Não faço, obviamente, a mais pequena ideia do número de vezes que a Ana Cristina Luz reviu este conto mas, se fosse obrigado a adivinhar, dificilmente aventaria algum número que não fosse zero. E é pena, porque o conto tinha potencial para ser bom.
É que não encontro outra explicação para a quantidade de repetições e de trechos de ideias remastigadas que se encontram nesta Premonição (bibliografia). Em parte, compreendo que a ideia tenha sido encher o texto de foreshadowing, mas há um equilíbrio delicado, que a autora esteve muito longe de conseguir alcançar, entre deixar no texto indicações de acontecimentos futuros e enchê-lo de alusões tão óbvias e repetitivas que quando esses acontecimentos acontecem (sim, a repetição é propositada, já verão porquê) já não trazem consigo nenhuma surpresa.

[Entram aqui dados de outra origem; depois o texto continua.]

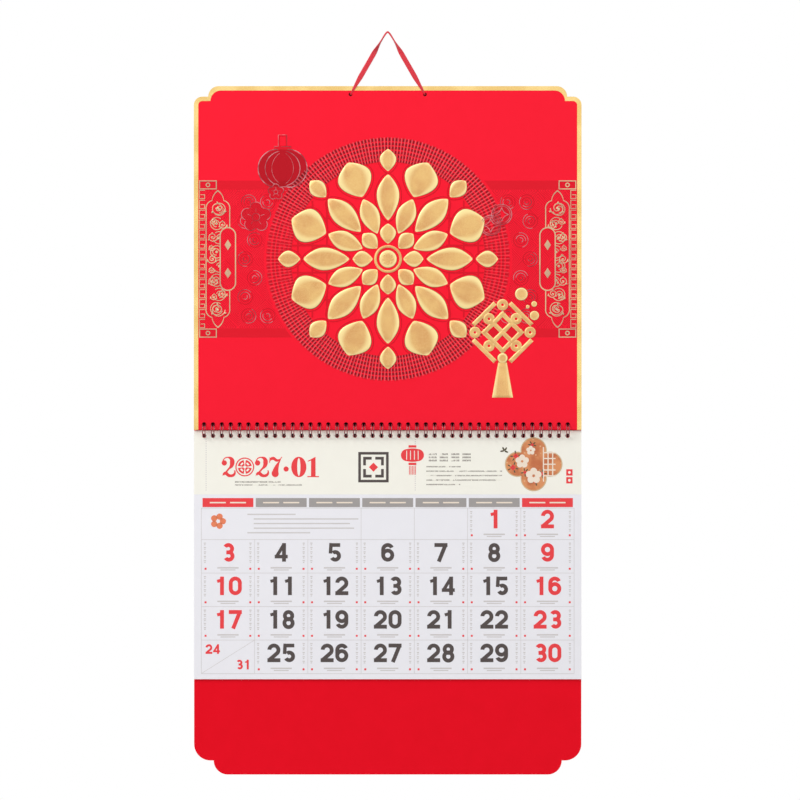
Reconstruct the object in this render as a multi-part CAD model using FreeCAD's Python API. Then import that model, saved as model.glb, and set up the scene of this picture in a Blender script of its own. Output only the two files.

A segunda página do conto é disso um bom exemplo. Às tantas aparece um "acontecimento do século" (o que ainda por cima é um daqueles clichés que conviria evitar o mais possível). Logo no parágrafo seguinte lá temos um "palco de todos os acontecimentos" e, no mesmo parágrafo, apenas quatro linhas mais à frente, aparece outro "palco de todos os acontecimentos". Mais um parágrafo e temos uma "concretização de acontecimentos" com que alguém sonha. E o conto é quase todo assim, pois quando não são as construções frásicas e as palavras a repetir-se são as ideias. E a leitura sofre, claro. Muito.
E é pena. Uma revisão bem dada a este conto podia resultar numa boa história, que a ideia-base tem o seu interesse: numa linha temporal alternativa em que a monarquia perdura até aos dias de hoje, uma mulher com poderes divinatórios, mas renitente em usá-los, ou pelo menos em acreditar neles, antevê uma desgraça quando se celebrar o tal casamento que o parágrafo anterior menciona: uma união entre as coroas espanhola (por via masculina) e portuguesa (por via feminina). O que, sim, explica o título. E há ainda questões geopolíticas à mistura, há questões relacionadas com as personalidades do noivo e da noiva, por aí fora. E há um final surpresa que com menos foreshadowing seria muito mais bem sucedido.
Ou seja, este é um daqueles contos cuja execução bastante fraca estraga uma ideia com potencial. Julgo que a autora tentou sair da sua zona de conforto, e não lhe correu bem. Se assim foi, a intenção até é boa, mas a verdade é que em literatura os resultados contam muito mais que as intenções, e ter ideias com potencial nunca será suficiente.